I was 15. It was my first sexual experience. The first impression I’d have ironed into my mind about what it felt like to have sex used as power. A connection that my body was not my own. A predication that I was an object first and a person second.

As I listen to all the headline stories bombarding me right now, I feel a very clear message is being overlooked completely. The notion that we, as the victims, have anything to gain from reporting rape, at any point in time afterward, couldn’t be anymore obtuse. When in fact, we have everything to lose.

Imagine, if you will, living through just one of the stories you’ve heard about in the news. Imagine holding onto the shame. Imagine being told by society that whatever happened, you must bear some responsibility. Imagine summoning the courage to come forward in a world that puts the burden of proof on the woman. A world where far too many that find the courage to step out of the shadows of their shame and guilt have to watch people point fingers at them. Or, for the 11 out 1,000 reported cases that go on to trial and seven that result in conviction, having to go through the agony and re-traumatization of prosecuting their attacker only to watch them walk away unscathed by the law.

This is our reality. We not only have to survive the abuse, but we also have to survive the world’s reaction to it. We have to muster the strength to withstand the pressure from all angles that a victim, by reporting, has somehow become the victimizer.

“But it happened X amount of years ago, why can’t you just let it go? Why bring it up now?” It may have been decades ago, or days — just an insignificant moment in time that he can hardly recall.

That same moment is burned into our minds. It plays over and over. Its effects are stamped on all aspects of our life from that moment forward. For what was just a day for him turns into a lifetime of pain for us. A pain that isn’t respected or handled with the care it deserves.

It’s difficult to recover from assault when we live in a world that seems more accepting of protecting the offender than seeking justice for the victim. When these men aren’t held accountable for their actions, it sends such a clear message to society that women are still less than. When seven out of 10 victims never report their rape to police, it isn’t difficult to see why.

I watched this week as yet another victim was torn apart publicly. All while the people attempting to discredit her allegations crow loudly about what she’s gaining from deciding now was the time to come forward. Watching it all pulls me right back to my own living room floor 18 years ago. Everyone I placed confidence in as I shared my story with echoed the same message — that I’m responsible, that I’m to be shamed, that I’m to be silenced. It all still rings in my ear and lingers heavy on my heart as I continue to heal from what was “just one night in high school.”

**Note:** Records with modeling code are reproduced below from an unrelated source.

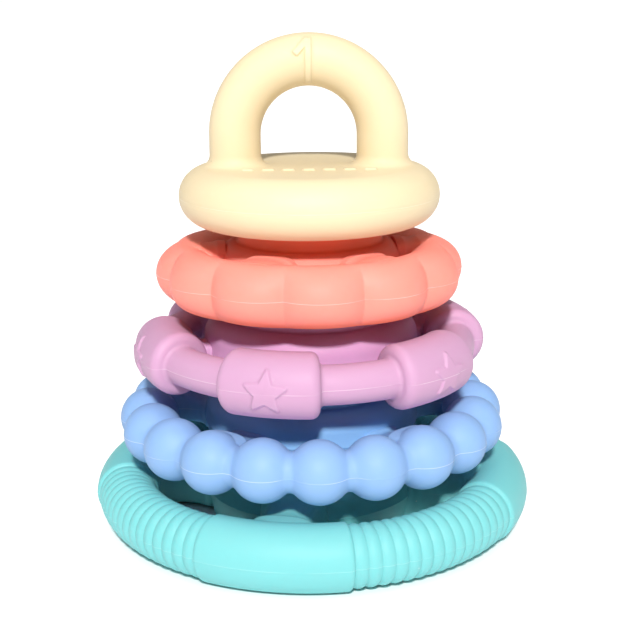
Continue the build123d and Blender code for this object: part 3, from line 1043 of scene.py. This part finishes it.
# %% Floor
def pale_floor():
    material = bpy.data.materials.new("pale floor")
    material.use_nodes = True
    tree = material.node_tree
    shader = tree.nodes["Principled BSDF"]
    node = tree.nodes.new("ShaderNodeGroup")
    node.node_tree = drift
    node.inputs["Cloud size"].default_value = 3.0
    node.inputs["Mottle size"].default_value = 40.0
    value = Measure(tree, node.outputs["Shade"]) * 0.006 + 0.9
    colour = tree.nodes.new("ShaderNodeCombineColor")
    for entry in colour.inputs:
        tree.links.new(value.socket, entry)
    tree.links.new(colour.outputs[0], shader.inputs["Base Color"])
    shader.inputs["Roughness"].default_value = 0.7
    shader.inputs["Specular IOR Level"].default_value = 0.1
    place = tree.nodes.new("ShaderNodeTexCoord").outputs["Object"]
    distance = tree.nodes.new("ShaderNodeVectorMath")
    distance.operation = "LENGTH"
    tree.links.new(place, distance.inputs[0])
    clear = Measure(tree, distance.outputs["Value"]).share(58 * MM, 68 * MM)
    glow = tree.nodes.new("ShaderNodeCombineColor")
    for entry in glow.inputs:
        tree.links.new(clear.socket, entry)
    tree.links.new(glow.outputs[0], shader.inputs["Emission Color"])
    shader.inputs["Emission Strength"].default_value = 0.2
    return material


floor_mesh = bpy.data.meshes.new("floor")
floor_mesh.from_pydata([(-40, -10, 0), (40, -10, 0), (40, 80, 0), (-40, 80, 0)], [], [(0, 1, 2, 3)])
floor_mesh.materials.append(pale_floor())
floor = bpy.data.objects.new("floor", floor_mesh)
bpy.context.collection.objects.link(floor)

# %% Light
key = bpy.data.objects.new("key light", bpy.data.lights.new("key light", "SUN"))
key.data.energy = 4.1
key.data.angle = radians(5)
key.data.color = (1.0, 0.985, 0.965)
key.rotation_euler = (radians(90 - 39), 0, 0)
bpy.context.collection.objects.link(key)

overhead = bpy.data.objects.new("overhead light", bpy.data.lights.new("overhead light", "SUN"))
overhead.data.energy = 0.8
overhead.data.angle = radians(60)
overhead.rotation_euler = (radians(12), 0, 0)
bpy.context.collection.objects.link(overhead)

world = bpy.data.worlds.new("fill")
world.use_nodes = True
background = world.node_tree.nodes["Background"]
background.inputs["Color"].default_value = (1, 1, 1, 1)
seen = Measure(world.node_tree, world.node_tree.nodes.new("ShaderNodeLightPath").outputs["Is Camera Ray"])
world.node_tree.links.new((seen * 0.8 + 0.22).socket, background.inputs["Strength"])
bpy.context.scene.world = world
bpy.context.scene.view_settings.view_transform = "Standard"

# %% [markdown]
# The camera stands in front, a little above the handle, and looks down by about fourteen degrees.
# Its small shift frames the object without turning it.

# %% Camera
camera = bpy.data.objects.new("camera", bpy.data.cameras.new("camera"))
camera.data.sensor_width = 36
camera.data.lens = 70.81
camera.data.shift_x = 0.0072
camera.data.shift_y = 0.0027
camera.data.clip_start = 0.01
camera.data.clip_end = 200
place = Matrix.Translation((0.0, -349.26 * MM, 149.4 * MM))
tilt = Matrix.Rotation(radians(90 - 14.47), 4, "X")
roll = Matrix.Rotation(radians(-0.57), 4, "Z")
camera.matrix_world = place @ tilt @ roll
bpy.context.collection.objects.link(camera)
bpy.context.scene.camera = camera
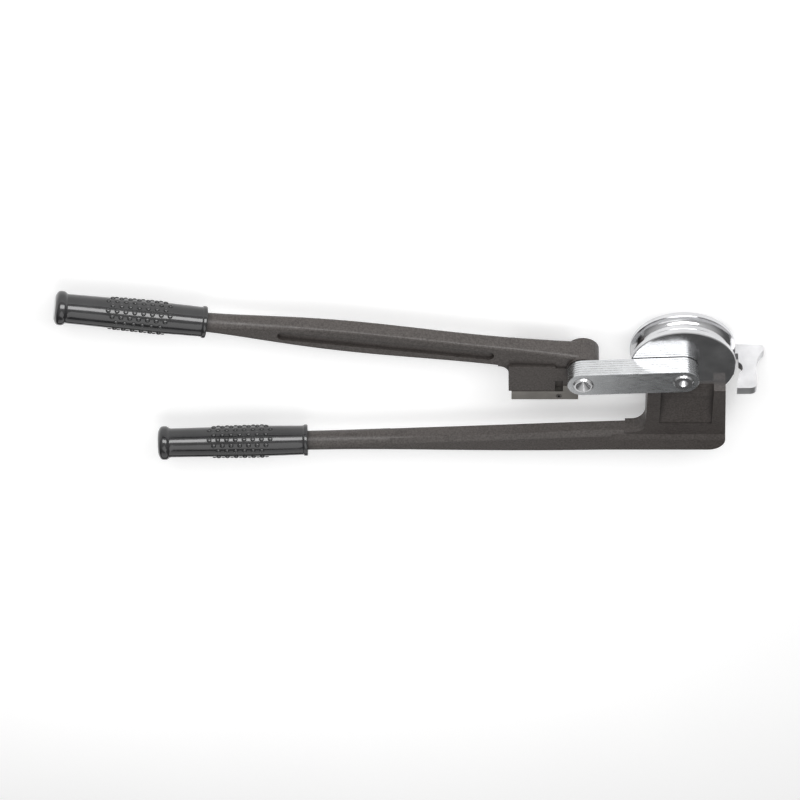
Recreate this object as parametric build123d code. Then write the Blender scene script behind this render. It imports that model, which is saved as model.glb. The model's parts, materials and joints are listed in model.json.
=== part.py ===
from build123d import *
import math
import os

# Lever type tube bender, lying on its back: X runs along the handles towards the form wheel, Z is up out of
# the front face. It is laid out about the wheel's pivot, and the export puts the origin under the middle.

# Form wheel and tube
WHEEL_R = 38.9
WHEEL_HALF = 10.15
TUBE_R = 6.35
WHEEL_FLAT_Y = -30.0
EDGE = 0.6
DOWEL_X = (-14.0, 12.0)
DOWEL_Y = -24.0
DOWEL_R = 2.5
DOWEL_TOP = 6.0

# Pivots and running gaps
PIN_R = 6.0
RUNNING = 0.05
SEAT = 0.02
SIDE_GAP = 0.3
LEVER_PIVOT = (-73.5, -3.6)
PIN_FOOT_Z = -12.4

# Laminated link
PLATE_COUNT = 7
PLATE_T = 2.1
LINK_R = 11.25
LINK_BACK_Z = WHEEL_HALF + SIDE_GAP
LINK_FRONT_Z = LINK_BACK_Z + PLATE_COUNT * PLATE_T

# Fixed handle
HEAD_LEFT = -25.7
HEAD_RIGHT = 34.3
HEAD_DRAFT = 2.5
HEAD_TOP = -18.1
HEAD_BOTTOM = -101.6
HEAD_FRONT_Z = 18.65
HEAD_BACK_Z = -12.7
STUB_LEFT = -53.7
ARM_TOP = -81.5
ARM_BOTTOM = -103.0
ARM_HALF_T = 7.0
ARM_EASE = 1.2
ARM_RISE = 3.1
VALLEY_Y = -84.5
VALLEY_Z = 6.0
VALLEY_END_Y = -90.0
INNER_R = 10.0
OUTER_R = 12.0
POCKET_LEFT = -15.8
POCKET_RIGHT = 23.2
POCKET_STEP_Y = -33.0
POCKET_HIGH_Z = 11.5
POCKET_LOW_Z = 8.4

# Round shafts and grips
SHAFT_R = 7.2
GRIP_LEN = 111.6
GRIP_WALL_END = 5.0
GRIP_COLLAR_R = 12.8
FIXED_GRIP_END = (-388.2, -102.8)
FIXED_GRIP_TILT = 1.9

# Lever handle, in a frame whose origin is the lever pivot
LEVER_TILT = -8.73
LEVER_LEN = 391.4
EYE_R = 12.0
BUSH_R = 8.0
BLOCK_LEFT = -54.4
BLOCK_NOTCH = (-20.2, -14.3)
BLOCK_BOTTOM = -25.6
BLOCK_HALF = 9.5
SHOE_BOTTOM = -34.9
SHOE_LEFT = -52.2
SHOE_RIGHT = -2.9
SHOE_HALF = 10.0
SHOE_LUG_TOP = -19.1
RECESS_LEN = 161.0
RECESS_WIDTH = 9.0
RECESS_X = -146.7
RECESS_Y = 0.2
RECESS_FLOOR_Z = 3.8
SHOE_DOWEL_X = (-44.0, -28.0)
SHOE_DOWEL_R = 2.5
SHOE_DOWEL_Y = (-27.8, -17.0)
SHOE_SCREW = (-17.25, -31.0)
SHOE_SCREW_R = 2.2

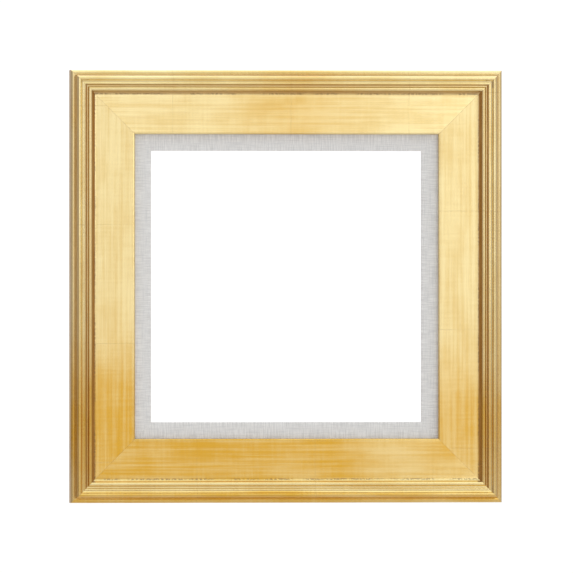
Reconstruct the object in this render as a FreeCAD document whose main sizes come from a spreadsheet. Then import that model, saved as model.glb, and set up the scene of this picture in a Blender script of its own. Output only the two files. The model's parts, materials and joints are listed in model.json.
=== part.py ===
import FreeCAD, Part
import math
import os
import types

import Sketcher

# A square gilded picture frame with a linen-covered liner, for a 12 in panel or canvas.
#
# Row frame: the moulding's back is the plane y = 0 and the wall is on its +Y side. The face looks
# along -Y, +Z is up and +X is to the right of someone who looks at the face. The origin is the
# centre of the back plane. Every mitred length is drawn once, as the top one of its set of four,
# and turned about Y into its place.
#
# A cross-section is drawn in two distances: "across", from the frame's outer edge towards the
# opening, and "height", from the back plane towards the face.

# alias, millimetres, meaning
DIMENSIONS = [
    ("sight_opening", 295.0, "clear opening between the liner's sight edges"),
    ("liner_show", 17.8, "width of liner that shows inside the moulding"),
    ("moulding_width", 69.85, "face width of the moulding, 2 3/4 in"),
    ("mitre_gap", 0.04, "half of the glue line in a mitre"),

    ("side_height", 25.5, "height of the moulding's plain outer side"),
    ("back_chamfer", 1.0, "chamfer on the back's outer edge"),
    ("outer_bead_width", 5.2, "low bead along the outer edge"),
    ("outer_bead_rise", 2.2, "rise across the low bead"),
    ("outer_bead_radius", 3.3, "radius of the low bead"),
    ("riser_across", 6.9, "top of the steep riser behind the low bead"),
    ("riser_height", 35.4, "height of that riser's top"),
    ("crest_across", 11.2, "inner foot of the crest bead"),
    ("crest_height", 38.0, "height at the crest bead's inner foot"),
    ("crest_top", 40.0, "highest point of the crest bead"),
    ("crest_middle", 9.4, "distance of the crest's highest point"),
    ("crest_radius", 2.9, "radius of the crest bead"),
    ("slope_across", 13.5, "foot of the hollow inside the crest"),
    ("slope_height", 36.5, "height of that foot"),
    ("slope_radius", 4.5, "radius of the hollow inside the crest"),
    ("fillet_across", 15.8, "inner side of the small bead"),
    ("fillet_radius", 1.2, "radius of the small bead"),
    ("quirk_across", 18.6, "inner side of the narrow quirk"),
    ("quirk_depth", 1.6, "depth of the quirk"),
    ("quirk_draft", 0.3, "slope of the quirk's sides"),
    ("inner_bead_across", 23.0, "inner side of the inner bead"),
    ("inner_bead_height", 35.6, "height of the inner bead's foot"),
    ("inner_bead_radius", 2.35, "radius of the inner bead"),
    ("cove_across", 27.3, "foot of the cove that meets the panel"),
    ("cove_radius", 4.4, "radius of that cove"),
    ("panel_outer_height", 31.9, "height of the wide panel at the cove"),
    ("panel_inner_height", 30.6, "height of the panel at the sight edge"),
    ("sight_edge_radius", 1.6, "rounding of the gilded sight edge"),
    ("rabbet_width", 9.5, "width of the moulding's rabbet, 3/8 in"),
    ("rabbet_height", 25.0, "height of the ledge that the liner rests on"),

    ("liner_clearance", 1.0, "play between the liner and the rabbet"),
    ("liner_back", 6.0, "height of the liner's back"),
    ("liner_drop", 1.2, "fall of the liner's face towards the opening"),
    ("liner_lip_width", 6.35, "lip in front of the picture, 1/4 in"),
    ("picture_depth", 19.5, "depth of the picture's rebate, from the back plane"),
    ("liner_edge_radius", 1.0, "rounding of the liner's sight edge"),
    ("linen_thickness", 0.6, "linen and its paper backing"),

    ("v_nail_leg", 6.0, "length of each leg of a V-nail"),
    ("v_nail_gauge", 0.6, "thickness of a V-nail"),
    ("v_nail_depth", 10.0, "height of a moulding V-nail"),
    ("v_nail_first", 16.0, "outer V-nail, from the outer edges"),
    ("v_nail_second", 42.0, "inner V-nail, from the outer edges"),
    ("liner_nail_depth", 7.0, "height of a liner V-nail"),
    ("liner_nail_inset", 67.5, "liner V-nail, from the outer edges"),

    ("point_length", 15.0, "length of a framing point"),
    ("point_width", 5.0, "width of a framing point"),
    ("point_gauge", 0.5, "thickness of a framing point"),
    ("point_bite", 8.0, "length of a point that is in the wood"),
    ("point_offset", 95.0, "points stand this far each side of a rail's middle"),
    ("point_play", 0.1, "space between a point and the liner's back"),

    ("button_inset", 54.0, "turn button's pivot, from the outer edge"),
    ("button_reach", 33.0, "pivot to the button's far tip"),
    ("button_width", 11.0, "width of a turn button"),
    ("button_gauge", 1.0, "thickness of a turn button"),
    ("button_lift", 0.3, "space under and over a turn button"),
    ("button_play", 0.08, "play of a button on its screw, on the radius"),

    ("screw_radius", 1.75, "wood screw's shank"),
    ("screw_head_radius", 3.5, "wood screw's pan head"),
    ("screw_head_height", 1.9, "height of the pan head"),
    ("screw_length", 15.0, "screw below the back plane"),
    ("screw_tip", 4.0, "length of the screw's point"),
    ("pilot_radius", 1.3, "pilot hole, smaller than the shank so that the thread bites"),
    ("pilot_depth", 13.0, "depth of a pilot hole"),
    ("recess_arm", 1.9, "half length of the cross recess"),
    ("recess_width", 0.9, "width of the cross recess"),
    ("recess_depth", 1.1, "depth of the cross recess"),

    ("hanger_inset", 31.0, "hanger's middle, from the outer edge"),
    ("hanger_height", 95.0, "ring's axis above the frame's middle"),
    ("strap_width", 12.0, "width of the hanger strap"),
    ("strap_gauge", 1.0, "thickness of one layer of the folded strap"),
    ("strap_length", 52.0, "ring's axis to the strap's lower end"),
    ("strap_corner", 4.0, "rounding of the strap's lower corners"),
    ("strap_screw_first", 26.0, "ring's axis to the upper screw"),
    ("strap_screw_second", 44.0, "ring's axis to the lower screw"),
    ("strap_hole_radius", 2.0, "screw hole in the strap"),
    ("ring_wire_radius", 1.25, "ring's wire"),
    ("ring_play", 0.1, "play of the ring in its loop, on the radius"),
    ("ring_half_width", 9.25, "ring's middle to the centre line of its side"),
    ("ring_reach", 20.0, "ring's axis to the centre line of its far end"),
    ("ring_corner", 3.0, "bend at the ends of the ring's bar"),
    ("ring_lean", 3.5, "degrees the hanging ring leans off its strap"),

    ("bumper_radius", 6.35, "wall bumper"),
    ("bumper_height", 5.0, "bumper's height off the back plane"),
    ("bumper_rounding", 1.5, "rounding of the bumper's rim"),
    ("bumper_across", 14.0, "bumper's centre, from the lower edge"),
    ("bumper_along", 203.0, "bumper's centre, from the frame's middle"),
]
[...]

Regardless of whether you were blamed, shamed and overcame it all to report: you are brave. If no one believed you or was willing to listen: you are courageous. If your attacker was prosecuted or walks free: you are strong.

To anyone that has kept their story a tightly guarded secret: I see you and the strength it takes to hold on.  If you never found the safety to speak to your pain you are still just as brave and courageous.

Reporting does not erase the suffering. It won’t heal the wound or redirect a lost path. Reporting is an attempt to hold someone accountable for their actions, with no guarantee of justice. We have nothing to gain from it but the freedom of releasing ourselves from the shackles of silence. When you report is a personal choice not an agenda. Whether you report your rape or decide not to does not take away the truth of what you survived.

If you’re reading this and have been triggered by the barrage of coverage on a subject you are still hunting down your own peace for, I’m right there with you. So many other survivors are right there with you, struggling with the same inner turmoil. It may feel like I’m the only one experiencing this but I know I’m not alone in this and neither are you. When tears well in your eyes as you hear another headline, they fall down my cheeks too. I’ll take that hurt and use it to speak up for myself and anyone else that is still silenced.

As survivors we are many things; strong, fearless, heroic. But never alone.